[WHAT IS BEING ASKED]: Reproduce the complete listing without any deviation.

--- Start DATA SECTION ---

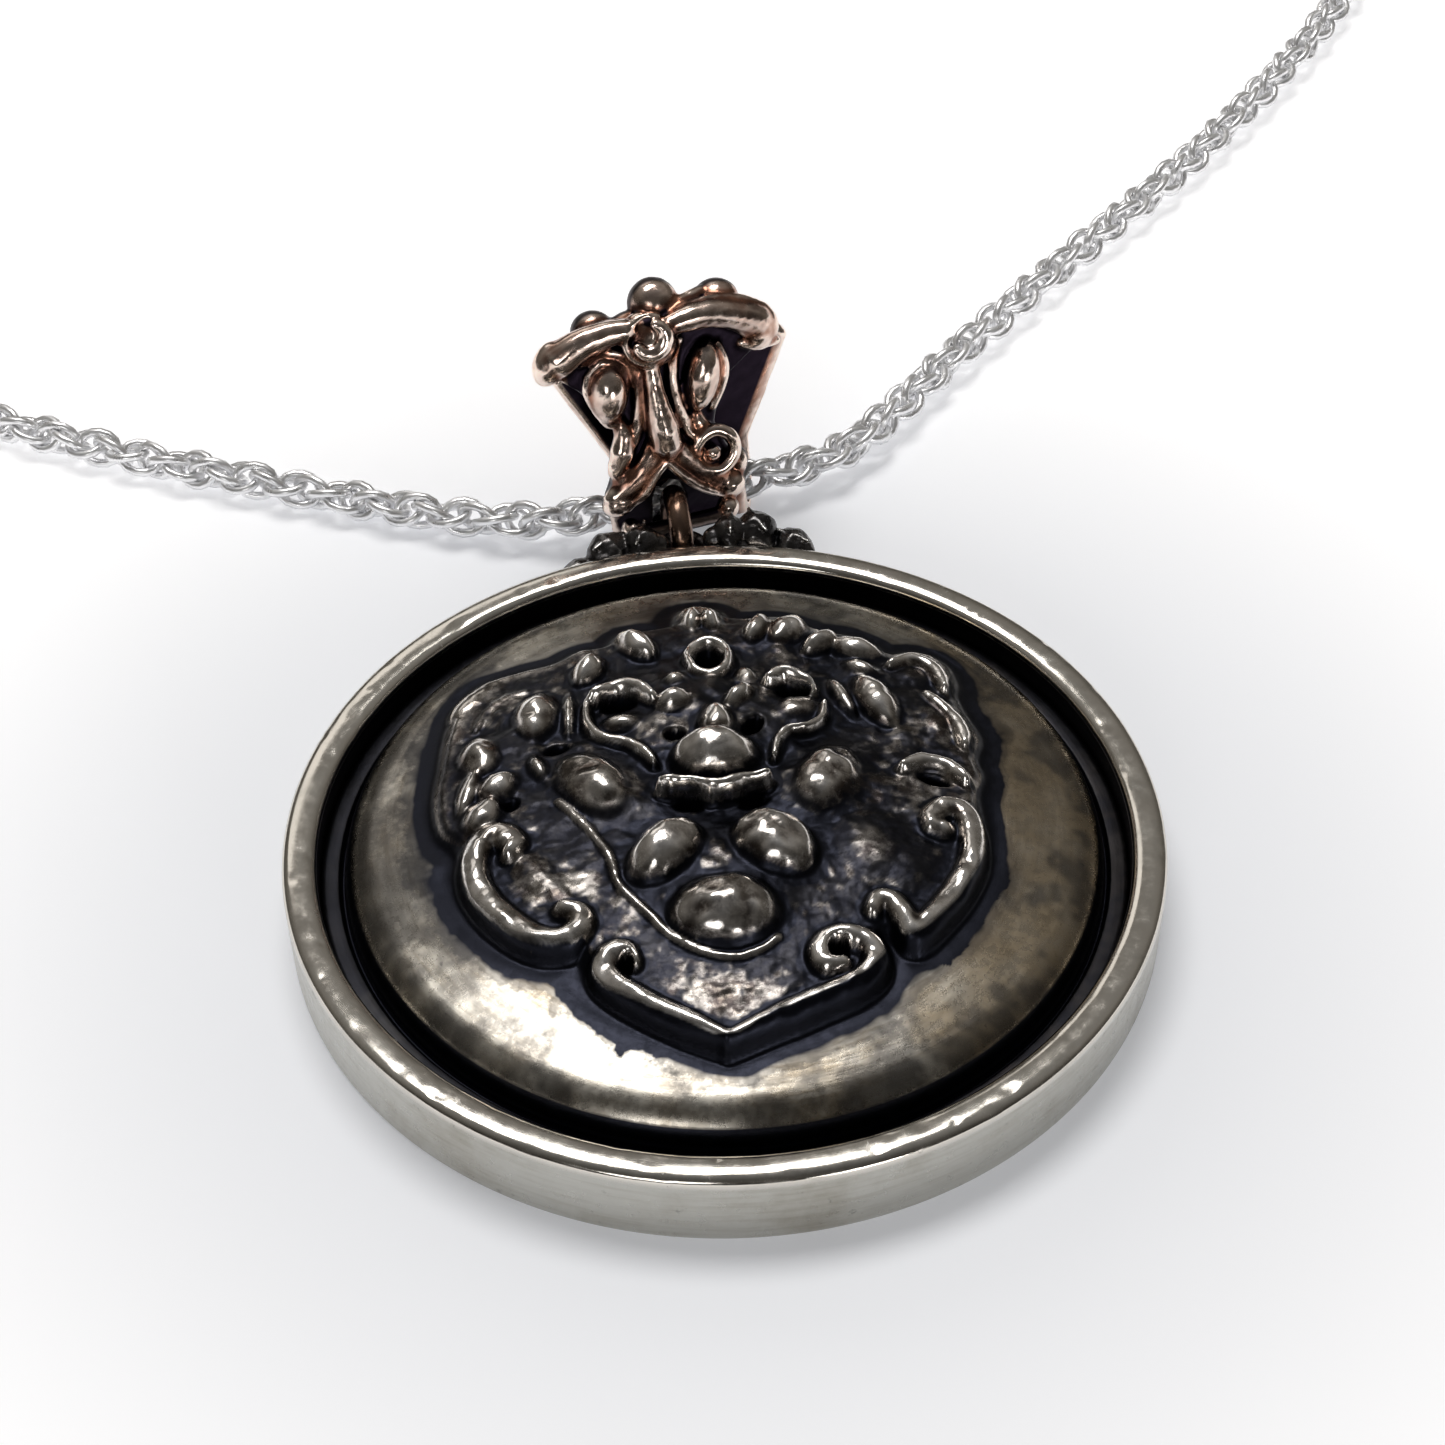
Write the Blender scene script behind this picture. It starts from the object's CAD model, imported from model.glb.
import bpy
import bmesh
import math
import numpy as np
from mathutils import Matrix, Vector
from mathutils.bvhtree import BVHTree


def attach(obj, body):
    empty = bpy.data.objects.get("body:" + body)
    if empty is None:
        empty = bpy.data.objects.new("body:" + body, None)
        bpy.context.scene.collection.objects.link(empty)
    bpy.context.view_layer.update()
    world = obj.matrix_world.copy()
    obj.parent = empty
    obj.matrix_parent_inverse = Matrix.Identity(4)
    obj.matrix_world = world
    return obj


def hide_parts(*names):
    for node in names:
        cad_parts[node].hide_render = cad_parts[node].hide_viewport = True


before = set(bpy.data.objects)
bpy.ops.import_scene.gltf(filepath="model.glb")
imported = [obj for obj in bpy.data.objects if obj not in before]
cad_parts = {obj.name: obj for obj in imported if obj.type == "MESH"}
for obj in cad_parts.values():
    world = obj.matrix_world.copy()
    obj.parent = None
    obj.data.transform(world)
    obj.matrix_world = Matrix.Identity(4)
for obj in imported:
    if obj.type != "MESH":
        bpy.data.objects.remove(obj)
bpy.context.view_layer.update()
scene = bpy.context.scene
mm = 0.001
print("frame loaded")


# Small tools for meshes, in millimetres until a piece is finished.
def newPiece(name, points, faces):
    mesh = bpy.data.meshes.new(name)
    mesh.from_pydata([tuple(point) for point in np.asarray(points) * mm], [], faces)
    mesh.polygons.foreach_set("use_smooth", [True] * len(mesh.polygons))
    mesh.update()
    piece = bpy.data.objects.new(name, mesh)
    scene.collection.objects.link(piece)
    return piece


def plainMesh(made):
    # What the object's live modifiers give, as a mesh of its own.
    return bpy.data.meshes.new_from_object(made.evaluated_get(bpy.context.evaluated_depsgraph_get()))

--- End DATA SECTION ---

[EXERCISE RESPONSE]:
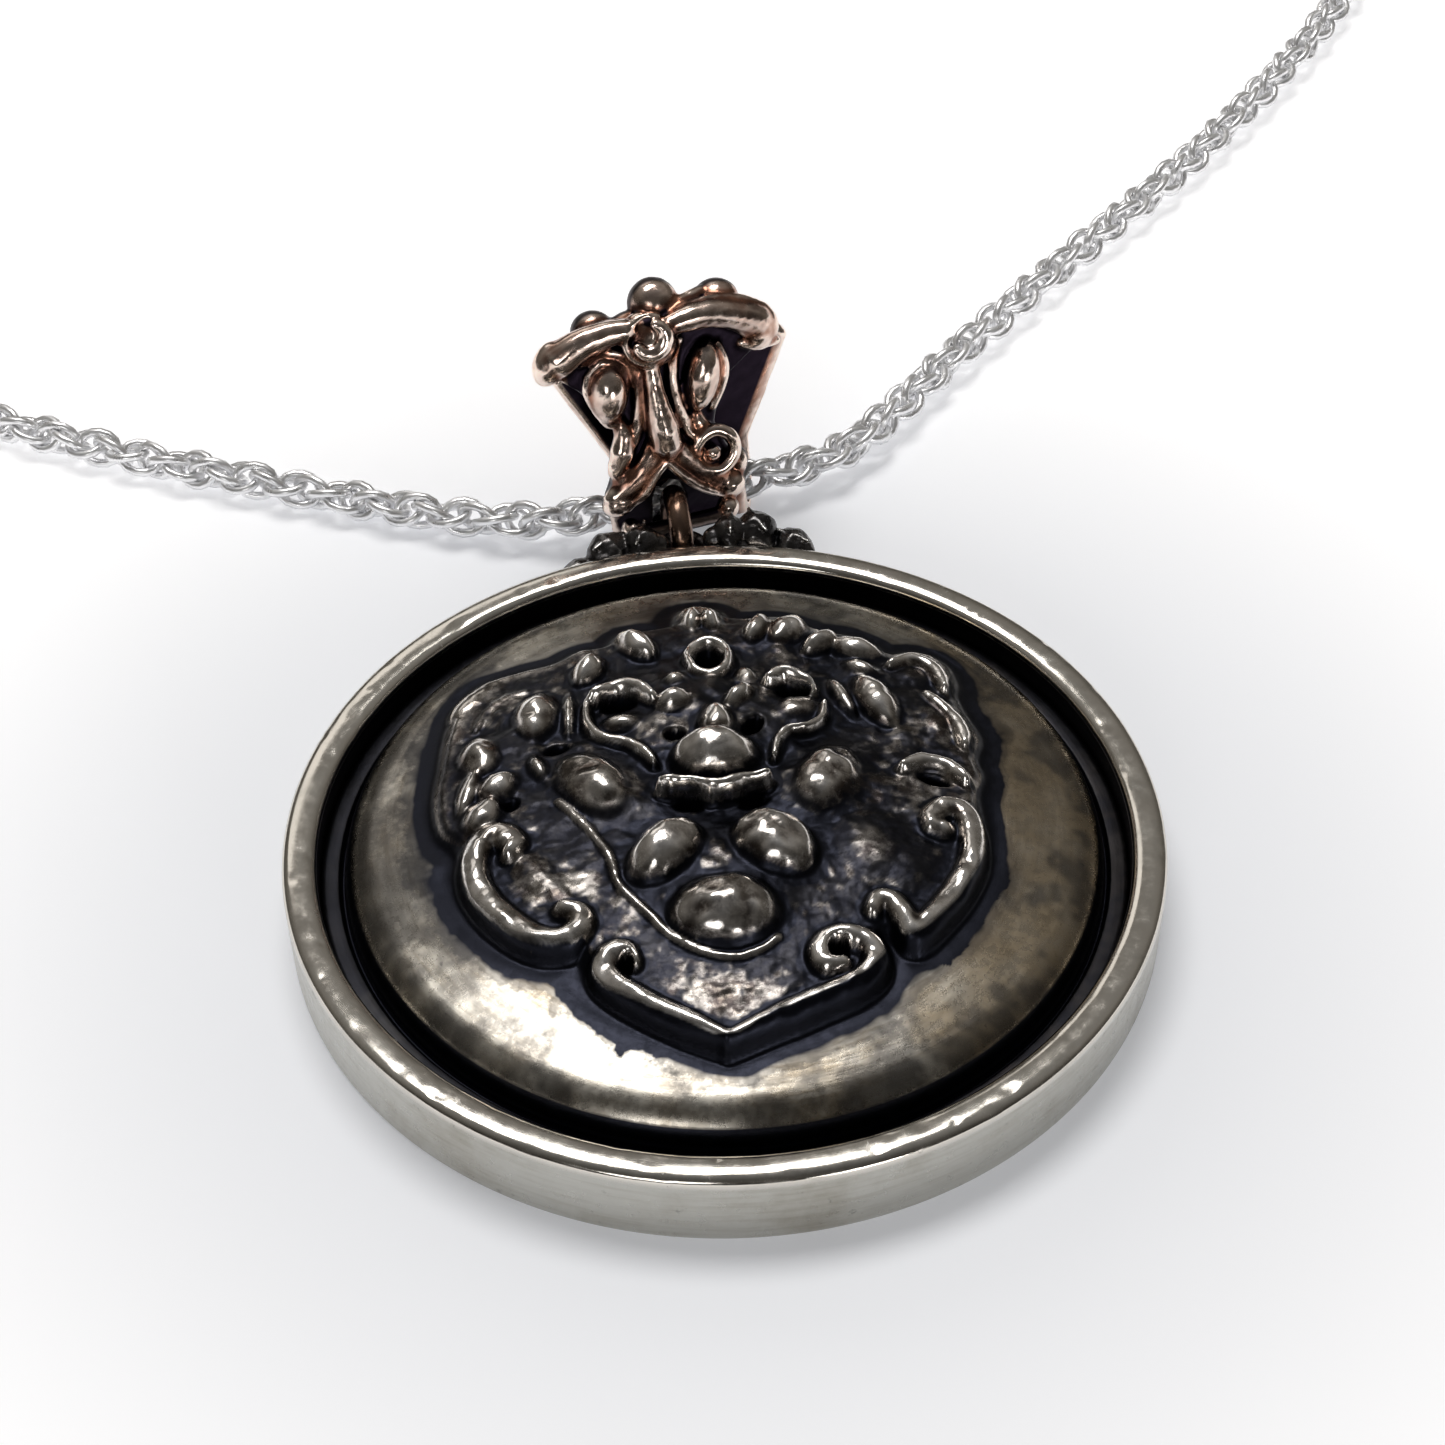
Write the Blender scene script behind this picture. It starts from the object's CAD model, imported from model.glb.
import bpy
import bmesh
import math
import numpy as np
from mathutils import Matrix, Vector
from mathutils.bvhtree import BVHTree


def attach(obj, body):
    empty = bpy.data.objects.get("body:" + body)
    if empty is None:
        empty = bpy.data.objects.new("body:" + body, None)
        bpy.context.scene.collection.objects.link(empty)
    bpy.context.view_layer.update()
    world = obj.matrix_world.copy()
    obj.parent = empty
    obj.matrix_parent_inverse = Matrix.Identity(4)
    obj.matrix_world = world
    return obj


def hide_parts(*names):
    for node in names:
        cad_parts[node].hide_render = cad_parts[node].hide_viewport = True


before = set(bpy.data.objects)
bpy.ops.import_scene.gltf(filepath="model.glb")
imported = [obj for obj in bpy.data.objects if obj not in before]
cad_parts = {obj.name: obj for obj in imported if obj.type == "MESH"}
for obj in cad_parts.values():
    world = obj.matrix_world.copy()
    obj.parent = None
    obj.data.transform(world)
    obj.matrix_world = Matrix.Identity(4)
for obj in imported:
    if obj.type != "MESH":
        bpy.data.objects.remove(obj)
bpy.context.view_layer.update()
scene = bpy.context.scene
mm = 0.001
print("frame loaded")


# Small tools for meshes, in millimetres until a piece is finished.
def newPiece(name, points, faces):
    mesh = bpy.data.meshes.new(name)
    mesh.from_pydata([tuple(point) for point in np.asarray(points) * mm], [], faces)
    mesh.polygons.foreach_set("use_smooth", [True] * len(mesh.polygons))
    mesh.update()
    piece = bpy.data.objects.new(name, mesh)
    scene.collection.objects.link(piece)
    return piece


def plainMesh(made):
    # What the object's live modifiers give, as a mesh of its own.
    return bpy.data.meshes.new_from_object(made.evaluated_get(bpy.context.evaluated_depsgraph_get()))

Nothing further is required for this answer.